Mike Rep & the Quotas -- Black Hole Rock [Old Age/No Age CD, 2005] Or as it says on the tray card: "The Harrisburg Ohio Sessions 2004." I was around for the 70s proto-punk "scene" (ha!), albeit in Alabama and a bit of time in Indiana, but Mike "Rep" Hummel was one dude I didn't know about in the way-back-then. More's the pity to my ears, because his music has precisely the type of crunch and noise that has always triggered the R&R fever in my mind: MC5 and Stooges, yeah, but WITH Sabbath and Alice Cooper rolled up in the same ball o' confusion. Later listeners probably don't understand the deep connection between all that stuff at the time. Think Rocket From The Tombs, not Pere Ubu or the Dead Boys. These recordings done a couple years ago find Rep and the boys stompin' like it was still 1975--forget about the graying hair and decades in between. They open with "Rocket Music On," a new version of a 30-year-old Quotas classic. It's not as "lo-fi" now, but still sounds like nitrous-fried space-metal of the highest lowest order. Lead guitarist Johnny Furnace starts his reverb attack here and keeps soaring throughout the disc. At times, the band sounds like Hawkwind if they'd come from middle Amerika and swallowed more cough syrup than LSD. Or dig drummer Tommy Jay's "Florida Blue," full of the sleek Midwestern raunch that fueled Midwestern bands from the Litter to Sister Ray. It rocks, yeah, but with a heavy slouch and a cynical twinkle that still sounds precisely like the late 70s with a case of beer. Check out Rep's killer-diller versions of the Ramones' "I Don't Want to Go Down to the Basement" (my all-time favorite R's tune!) and Jim Shepard's "Queen of the Underground" (with lyrics that sound way too much like the first girl I ever fucked!). Not to mention (but I will) new takes on the Quotas' "Black Hole," "Steppin Fetchit Is Dead" and "H M My Mind" ("In my cosmic reality, it's still 1973/No friends, no attention span/Getting high with 'Iron Man'/Heavy metal has destroyed my mind"). Need I say more? Rocket on, dudes!

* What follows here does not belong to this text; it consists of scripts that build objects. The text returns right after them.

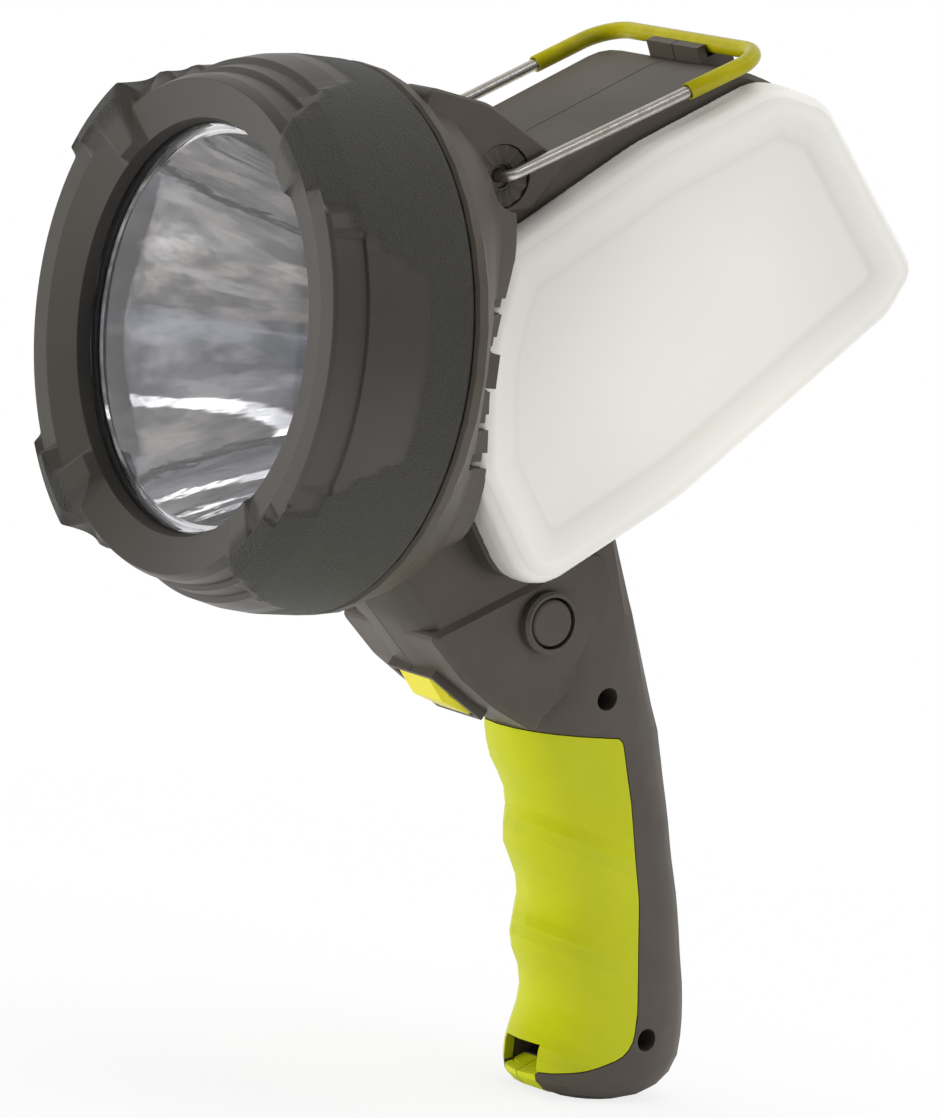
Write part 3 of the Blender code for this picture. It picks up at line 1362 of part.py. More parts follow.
def main_board():
    """The driver board standing on the middle plane of the lantern core, with two parts on it."""
    half = MAIN_BOARD_THICKNESS / 2
    low = (-half, MAIN_BOARD_Y - MAIN_BOARD_LENGTH / 2, MAIN_BOARD_Z - MAIN_BOARD_HEIGHT / 2)
    high = (half, MAIN_BOARD_Y + MAIN_BOARD_LENGTH / 2, MAIN_BOARD_Z + MAIN_BOARD_HEIGHT / 2)
    made = box("main_board", low, high)
    for share in MAIN_CHIP_SHARES:
        y = low[1] + MAIN_BOARD_LENGTH * share
        side = MAIN_CHIP_HEIGHT
        low_corner = (0.0, y - side, MAIN_BOARD_Z - side)
        add(made, box("chip", low_corner, (half + side, y + side, MAIN_BOARD_Z + side)))
    return finish(made, board_green())


def inlet_y():
    return handle_point(INLET_Z, 1.0) + INLET_STAND


def socket_hole():
    """The hole in the handle's back that the charging inlet sits in."""
    hole = INLET_RADIUS + CLEARANCE
    floor = inlet_y() - INLET_LENGTH - CLEARANCE
    return rod_y("hole", (0.0, INLET_Z), [(floor, hole), (inlet_y() + OVERRUN, hole)])


def charge_socket():
    """The round charging inlet in the handle's back, with its centre pin."""
    place = (0.0, INLET_Z)
    face = inlet_y()
    made = rod_y("charge_socket", place, [(face - INLET_LENGTH, INLET_RADIUS), (face, INLET_RADIUS)])
    floor, bore = face - INLET_BORE_DEPTH, INLET_BORE_RADIUS
    cut(made, rod_y("bore", place, [(floor, bore), (face + OVERRUN, bore)], None, 20))
    foot, thin = face - (INLET_LENGTH + INLET_BORE_DEPTH) / 2, INLET_PIN_RADIUS
    add(made, rod_y("pin", place, [(foot, thin), (face - thin, thin)], None, 10))
    return finish(made, switch_black())


def screw(name, place, floor):
    """A pan-head screw with a socket, its head on the pocket's floor and its shank towards -X."""
    seat = floor + CLEARANCE
    up, crown = SCREW_HEAD_SHARES
    made = rod_x(name, place, [
        (seat - SCREW_LENGTH, SCREW_SHANK_RADIUS), (seat, SCREW_SHANK_RADIUS), (seat, SCREW_HEAD_RADIUS),
        (seat + SCREW_HEAD_HEIGHT * up, SCREW_HEAD_RADIUS),
        (seat + SCREW_HEAD_HEIGHT, SCREW_HEAD_RADIUS * crown),
    ], None, 16)
    top = seat + SCREW_HEAD_HEIGHT
    cut(made, rod_x("socket", place, [
        (top - SCREW_SOCKET_DEPTH, SCREW_SOCKET_RADIUS), (top + OVERRUN, SCREW_SOCKET_RADIUS)], None, 6))
    return finish(made, screw_steel())


def main():
    clear_scene()
    bezel()
    lens()
    lens_gasket()
    reflector()
    beam_led()
    beam_led_board()
    heat_sink()
    housing_shells()
    diffuser(1.0, "diffuser_right")
    diffuser(-1.0, "diffuser_left")
    lantern_board(1.0, "lantern_board_right")
    lantern_board(-1.0, "lantern_board_left")
    grip_sleeve()
    trigger()
    trigger_switch()
    side_button()
    button_switch()
    bail_wire()
    bail_sleeve()
    detent_ring(1.0, "detent_ring_right")
    detent_ring(-1.0, "detent_ring_left")
    battery_cell()
    main_board()
    charge_socket()
    names = ("handle_screw_upper", "handle_screw_lower", "lantern_screw_front", "lantern_screw_rear")
    for name, (place, floor, _) in zip(names, screw_seat_list()):
        screw(name, place, floor)


main()
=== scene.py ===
import math
import bpy
from mathutils import Matrix, Vector


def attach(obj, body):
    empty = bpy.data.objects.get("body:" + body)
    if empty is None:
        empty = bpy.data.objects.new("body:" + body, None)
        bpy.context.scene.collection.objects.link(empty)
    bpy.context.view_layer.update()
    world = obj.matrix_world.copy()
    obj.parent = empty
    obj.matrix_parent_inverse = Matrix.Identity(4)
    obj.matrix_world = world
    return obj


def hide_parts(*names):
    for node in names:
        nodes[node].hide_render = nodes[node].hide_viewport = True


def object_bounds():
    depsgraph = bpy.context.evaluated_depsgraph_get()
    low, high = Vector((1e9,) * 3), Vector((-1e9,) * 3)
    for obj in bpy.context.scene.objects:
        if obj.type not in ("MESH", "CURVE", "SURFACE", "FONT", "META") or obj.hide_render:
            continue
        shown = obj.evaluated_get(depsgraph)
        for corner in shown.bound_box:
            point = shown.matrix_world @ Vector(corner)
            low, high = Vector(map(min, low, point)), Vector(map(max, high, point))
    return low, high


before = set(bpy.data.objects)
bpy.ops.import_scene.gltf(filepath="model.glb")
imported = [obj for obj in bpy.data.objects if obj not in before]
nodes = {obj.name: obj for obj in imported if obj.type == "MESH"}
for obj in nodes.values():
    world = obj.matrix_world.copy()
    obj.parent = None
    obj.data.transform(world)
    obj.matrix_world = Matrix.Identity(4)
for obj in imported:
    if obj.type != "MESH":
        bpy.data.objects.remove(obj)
cad_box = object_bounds()


def feed(tree, made, inputs):
    """Fills a node's inputs: another node's output is linked, anything else is the value itself."""
    for key, value in inputs.items():
        if isinstance(value, bpy.types.NodeSocket):
            tree.links.new(value, made.inputs[key])
        else:
            made.inputs[key].default_value = value
    return made


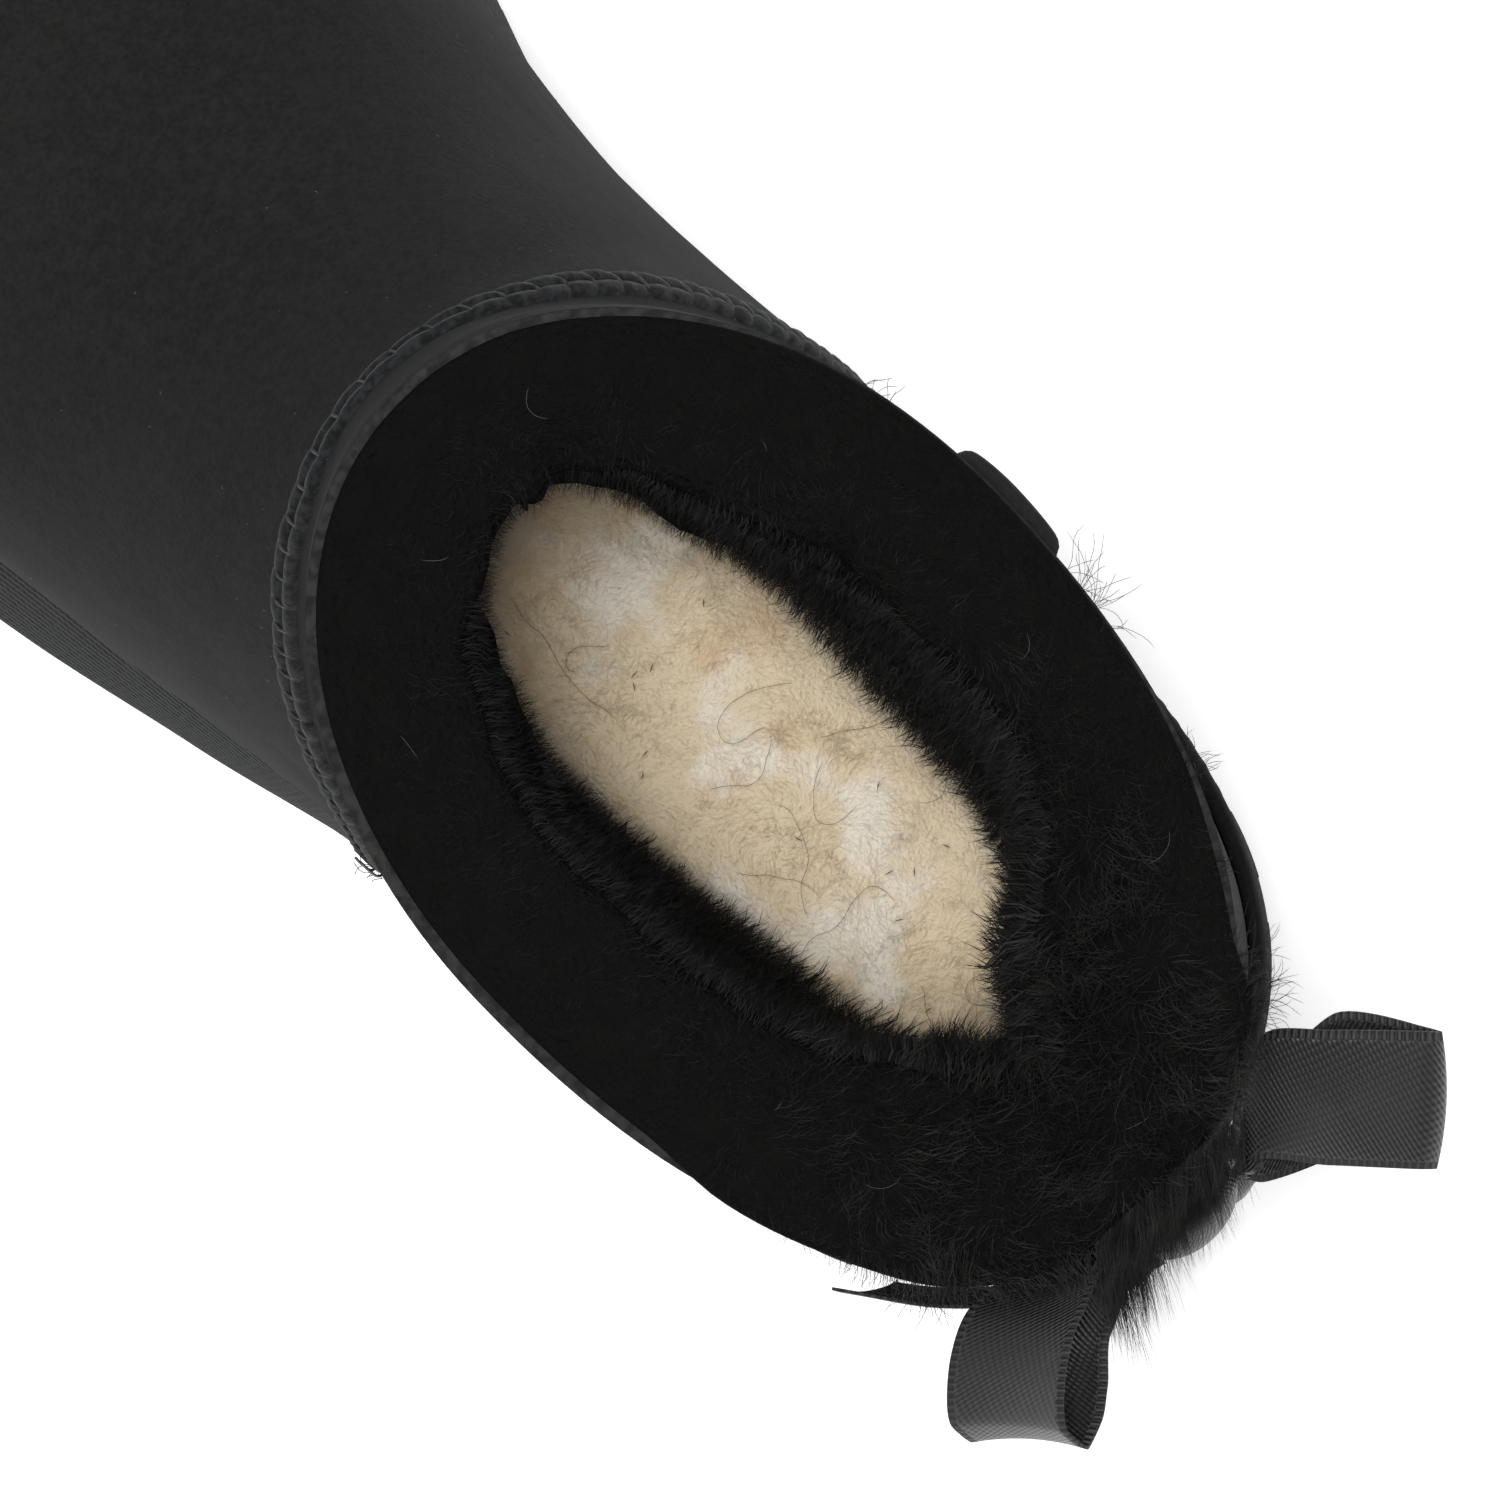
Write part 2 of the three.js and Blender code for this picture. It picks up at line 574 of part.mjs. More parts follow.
const assembly = new THREE.Group();
assembly.add(
  piece('outsole', outsole(), BLACK_FOAM, 0.85),
  piece('upper', upper(), BLACK_HIDE, 0.9),
  piece('insole', insole(), CREAM_WOOL, 1),
  piece('heel_counter', heelCounter(), BLACK_HIDE, 0.85),
  piece('bow_knot', bowKnot(), BLACK_SATIN, 0.45),
  piece('bow_loop_inner', ribbon(INNER_LOOP, 1), BLACK_SATIN, 0.45),
  piece('bow_loop_outer', ribbon(OUTER_LOOP, -1), BLACK_SATIN, 0.45),
  piece('bow_tail_inner', ribbon(INNER_TAIL, 1), BLACK_SATIN, 0.45),
  piece('bow_tail_outer', ribbon(OUTER_TAIL, -1), BLACK_SATIN, 0.45),
);
const extent = new THREE.Box3().setFromObject(assembly);
const centre = extent.getCenter(new THREE.Vector3());
assembly.position.set(-centre.x, -centre.y, -extent.min.z);

const boot = new THREE.Group();
boot.add(assembly);
export default boot;
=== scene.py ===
import json
import math
from collections import namedtuple

import bmesh
import bpy
import numpy as np
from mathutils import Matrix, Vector, noise

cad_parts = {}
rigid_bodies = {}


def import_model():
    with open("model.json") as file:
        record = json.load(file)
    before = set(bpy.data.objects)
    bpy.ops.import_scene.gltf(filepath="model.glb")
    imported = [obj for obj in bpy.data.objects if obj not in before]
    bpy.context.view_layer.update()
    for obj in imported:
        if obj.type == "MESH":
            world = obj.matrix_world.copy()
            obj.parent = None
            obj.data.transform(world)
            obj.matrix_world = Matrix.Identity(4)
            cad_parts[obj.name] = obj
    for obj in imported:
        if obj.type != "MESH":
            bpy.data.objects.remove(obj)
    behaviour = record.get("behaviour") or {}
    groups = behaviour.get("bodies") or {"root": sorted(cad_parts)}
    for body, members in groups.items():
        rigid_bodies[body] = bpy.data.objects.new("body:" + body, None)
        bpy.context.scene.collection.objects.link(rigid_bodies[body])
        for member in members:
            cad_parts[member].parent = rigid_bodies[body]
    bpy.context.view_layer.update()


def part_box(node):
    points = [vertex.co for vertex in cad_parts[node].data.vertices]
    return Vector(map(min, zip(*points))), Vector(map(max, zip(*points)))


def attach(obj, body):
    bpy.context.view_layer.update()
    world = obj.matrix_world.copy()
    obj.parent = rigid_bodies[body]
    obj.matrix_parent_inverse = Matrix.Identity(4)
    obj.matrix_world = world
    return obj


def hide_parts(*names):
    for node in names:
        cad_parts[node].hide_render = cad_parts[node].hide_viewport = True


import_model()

# ---- Studio --------------------------------------------------------------------------------------
# A white floor under a wide lamp straight above, which reaches down into the shaft, with weaker lamps
# at the sides. The camera looks straight down on the ankle, turned so that the toe is at a corner.

sole_low, sole_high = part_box("outsole")
knot_low, knot_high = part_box("bow_knot")
HEEL_POINT = Vector(((knot_low.x + knot_high.x) / 2, sole_low.y, 0))
ANKLE_POINT = HEEL_POINT + Vector((0, 0.066, 0))
CAMERA_HEIGHT = 1.339
CAMERA_TURN = math.radians(-43.54)

scene = bpy.context.scene
scene.view_settings.view_transform = "Standard"
camera_data = bpy.data.cameras.new("camera")
camera_data.sensor_width = 36
camera_data.lens = 298.8
camera_data.clip_start = 0.05
camera_data.clip_end = 20
camera = bpy.data.objects.new("camera", camera_data)
camera.location = ANKLE_POINT + Vector((0, 0, CAMERA_HEIGHT))
camera.rotation_euler = (0, 0, CAMERA_TURN)
scene.collection.objects.link(camera)
scene.camera = camera


def softbox(name, offset, size, power):
    """A square lamp that looks at the ankle from an offset in metres."""
    lamp = bpy.data.lights.new(name, "AREA")
    lamp.size = size
    lamp.energy = power
    light = bpy.data.objects.new(name, lamp)
    light.location = ANKLE_POINT + Vector(offset)
    light.rotation_euler = (-Vector(offset)).to_track_quat("-Z", "Y").to_euler()
    scene.collection.objects.link(light)


softbox("lamp_above", (-0.10, 0.155, 2.2), 0.55, 54)
softbox("lamp_outer", (-1.3, -0.1, 1.1), 0.9, 2.2)
softbox("lamp_inner", (1.1, -0.5, 1.0), 0.8, 3.5)

world = bpy.data.worlds.new("studio")
world.use_nodes = True
world.node_tree.nodes["Background"].inputs["Color"].default_value = (1, 1, 1, 1)
world.node_tree.nodes["Background"].inputs["Strength"].default_value = 0.3
scene.world = world


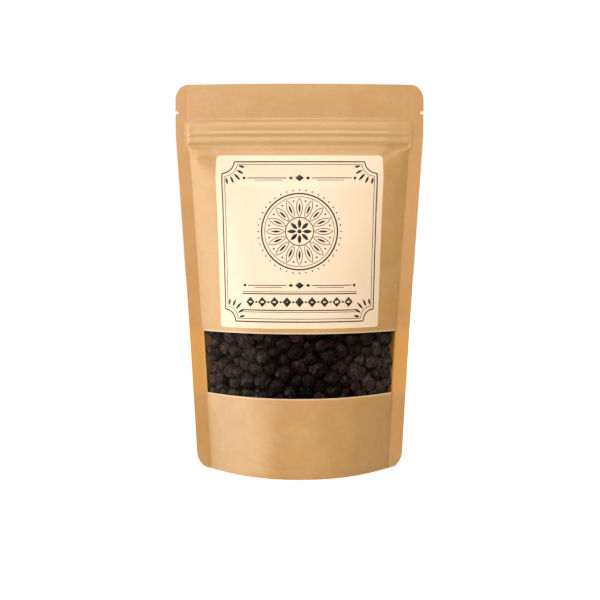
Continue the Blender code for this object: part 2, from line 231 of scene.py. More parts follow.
def creases(u, z, side):
    """Soft creases low on the body, where the filling presses the walls out."""
    side_u = np.abs(u)
    relief = 0.30 * near_segment(side_u, z, (55.0, 36.0), (40.0, 14.0), 3.0)
    relief -= 0.22 * near_segment(side_u, z, (56.5, 120.0), (52.0, 88.0), 2.0)
    return relief


def zip_relief(u, z):
    """The ribs of the zip, pressed through the paper."""
    relief = 0.14 * hump(z, 180.2, 2.4)
    relief += 0.34 * hump(z, 176.9, 1.55)
    relief -= 0.05 * hump(z, 175.2, 1.0)
    relief += 0.22 * hump(z, 173.1, 1.8)
    relief -= 0.15 * hump(z, 170.7, 1.5)
    return relief * (1 - smooth(56.4, 62.0, np.abs(u)))


def seam_height(u):
    return SEAM_HEIGHT + SEAM_RISE * np.abs(u / GUSSET_HALF_WIDTH) ** SEAM_POWER


def fold_height(u):
    share = np.abs(u / GUSSET_HALF_WIDTH) ** (SEAM_POWER - 1)
    return FOLD_HEIGHT + (SEAM_HEIGHT + SEAM_RISE - FOLD_HEIGHT) * share


def undulation(u, z, side):
    """Slow waves of a filled paper wall, from -1 to 1. They die out towards the seals."""
    points = np.stack([u, z, np.full_like(u, side * 40.0)], axis=-1)
    slow = wavy(points.reshape(-1, 3), 46.0, 1).reshape(u.shape)
    fast = wavy(points.reshape(-1, 3), 17.0, 2).reshape(u.shape)
    inside = 1 - smooth(44.0, SEAL_LINE, np.abs(u))
    return inside * (0.75 * slow + 0.25 * fast)


def wall_relief(u, z, side):
    """How far the real wall stands out of the plain solid's wall."""
    closed = 1 - smooth(WINDOW_HALF_WIDTH, SEAL_LINE + 1.0, np.abs(u))
    relief = creases(u, z, side) + shoulders(u, z, side) + zip_relief(u, z)
    relief += 0.55 * undulation(u, z, side) * smooth(8.0, 30.0, z) * (1 - smooth(150.0, 168.0, z))
    relief += 0.25 * undulation(u * 1.6, z * 1.3, side) * smooth(184.0, 192.0, z)
    pressed = (GAP - SEALED_GAP) / 2 * (1 - closed)
    seam = 0.07 * hump(z, seam_height(u), 1.6) * closed
    return relief * closed - pressed - seam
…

James Brown -- It's a Mother [King Records LP, 1969] Oh man, this is one of THE killer JB albums. Loose but super tight, hard, sweaty, almost all groove (with a couple notable exceptions). Side 1 is 100% super funk: "Mother Popcorn" (parts 1 & 2), "Mashed Potato Popcorn" (parts 1 & 2), "I'm Shook," and the instrumental "Popcorn With a Feeling," featuring JB on organ and probably St. Clair Pinckney on flute. Side 2 starts with a vampin', riffin' two-part call-and-response audience-participation live thang called "The Little Groove Maker Me"--JB was even a master at that often painful R&B cliche. Then two of the always eclectic Mr. Brown's pop covers: "Any Day Now" given a real chopped-up funk spin, and "If I Ruled the World" sticking closer to pop melodrama. A reworking of JB's ground-breaking 1966 jam "Out of Sight" ("You're Still Out of Sight") sounds like Bobby Byrd on vocals--either that or JB's vocals have been slowed down a lot! The final "Top of the Stack" is a full-on jazz-funk instrumental that reminds me of Miles at his funkiest, Hank Mancini's fake jazz, and the MC5's "Skunk." Great album--try to find it on the original shitty King Records pressing from the 60s--then turn up the bass! Say it again: UNH!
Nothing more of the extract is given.